Whit Hughes, who seems to have the most name-recognition of all the candidates in this part of Mississippi’s Third Congressional District, also talks a good game and carries himself in a stately manner. Again … this is just the eye test. He has his “tight-five” pitch and delivery down, he has burned up the campaign trail and he seems to have a cool-headed, tactical approach to issues that he can speak eloquently on. Agriculture was the big issue that spoke to me, and I think Hughes showed a willingness to put Mississippi farmers ahead of international trade disputes. 


My dark horse candidate is Perry Parker, I suppose because he seems willing to think for himself and the people he wants to represent, instead of simply siding with Trump on every issue to appeal to voters.

I think his emphasis on protecting and promoting Mississippi agriculture, along with a willingness to break with the president on multiple issues, gives him a certain conservative flare the other candidates don’t have. In a region only visited by the president after a natural disaster, someone with this stance could prove the indicator of just how well President Trump is doing in a deeply-conservative congressional district.

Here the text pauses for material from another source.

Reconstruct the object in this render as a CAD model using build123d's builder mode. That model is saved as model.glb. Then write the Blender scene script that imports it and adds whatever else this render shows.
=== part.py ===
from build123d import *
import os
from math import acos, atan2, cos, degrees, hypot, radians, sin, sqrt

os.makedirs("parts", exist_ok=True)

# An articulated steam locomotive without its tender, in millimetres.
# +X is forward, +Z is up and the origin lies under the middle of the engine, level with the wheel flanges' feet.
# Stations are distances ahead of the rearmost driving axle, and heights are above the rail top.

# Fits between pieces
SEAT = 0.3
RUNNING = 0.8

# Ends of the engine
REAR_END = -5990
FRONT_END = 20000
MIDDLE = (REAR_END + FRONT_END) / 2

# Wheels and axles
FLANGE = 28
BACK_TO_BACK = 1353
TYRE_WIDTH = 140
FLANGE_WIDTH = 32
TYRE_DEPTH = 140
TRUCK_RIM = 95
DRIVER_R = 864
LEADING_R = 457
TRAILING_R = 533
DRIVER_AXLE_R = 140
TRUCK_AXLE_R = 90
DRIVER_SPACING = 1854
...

For the record, I do think both Morgan Dunn and Katherine “Bitzi” Tate are good people who would likely do a better job on Capitol Hill than yours truly. But I just don’t believe their talking points are what is truly on the minds of voters in Mississippi’s Third District. There is a lot of time left, though.

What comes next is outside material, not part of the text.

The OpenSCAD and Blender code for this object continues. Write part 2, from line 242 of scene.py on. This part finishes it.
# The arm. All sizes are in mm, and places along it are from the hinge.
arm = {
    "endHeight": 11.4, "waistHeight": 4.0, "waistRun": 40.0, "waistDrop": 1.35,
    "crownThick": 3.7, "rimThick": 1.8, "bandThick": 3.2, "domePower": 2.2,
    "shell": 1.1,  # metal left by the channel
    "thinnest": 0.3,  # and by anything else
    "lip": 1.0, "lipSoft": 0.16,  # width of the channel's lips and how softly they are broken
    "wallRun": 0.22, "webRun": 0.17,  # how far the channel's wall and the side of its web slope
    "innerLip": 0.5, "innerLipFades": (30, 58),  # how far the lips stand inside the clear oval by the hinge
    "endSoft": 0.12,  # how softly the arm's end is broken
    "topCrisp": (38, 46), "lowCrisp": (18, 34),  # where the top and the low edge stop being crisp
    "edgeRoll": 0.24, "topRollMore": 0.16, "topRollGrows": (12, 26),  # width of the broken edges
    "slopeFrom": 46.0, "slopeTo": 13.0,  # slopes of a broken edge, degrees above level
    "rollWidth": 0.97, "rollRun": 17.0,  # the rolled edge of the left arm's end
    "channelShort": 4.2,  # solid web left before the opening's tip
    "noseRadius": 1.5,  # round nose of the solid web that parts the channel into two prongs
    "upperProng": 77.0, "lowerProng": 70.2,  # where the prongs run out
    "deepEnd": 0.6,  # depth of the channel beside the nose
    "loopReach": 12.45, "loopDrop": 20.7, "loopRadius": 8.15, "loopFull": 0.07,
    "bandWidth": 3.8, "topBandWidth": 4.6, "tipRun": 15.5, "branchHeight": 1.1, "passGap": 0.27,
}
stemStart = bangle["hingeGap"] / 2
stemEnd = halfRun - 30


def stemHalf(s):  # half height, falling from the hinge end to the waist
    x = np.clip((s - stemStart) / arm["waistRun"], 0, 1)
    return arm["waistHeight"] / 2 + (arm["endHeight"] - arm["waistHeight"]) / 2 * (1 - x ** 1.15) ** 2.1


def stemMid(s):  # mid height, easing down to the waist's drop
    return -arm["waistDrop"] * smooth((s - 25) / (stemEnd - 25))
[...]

Anything can happen, as proven time and again in politics, and to be clear, I encourage everyone reading this to take my novice newspaperman predictions with a grain of salt and do the research for yourself. As we’ve seen, the media can easily get it wrong.

Whoever wins the race (and there are Democrats running, too) will ultimately become the voice of Mississippi’s Third Congressional District, so we must make sure the candidate elected is willing to help Mississippi grow and realize its true potential.

Ryan Phillips is the executive editor of the Starkville Daily News. The views expressed in this column are his and do not necessarily reflect the views and opinions of the newspaper, or its staff.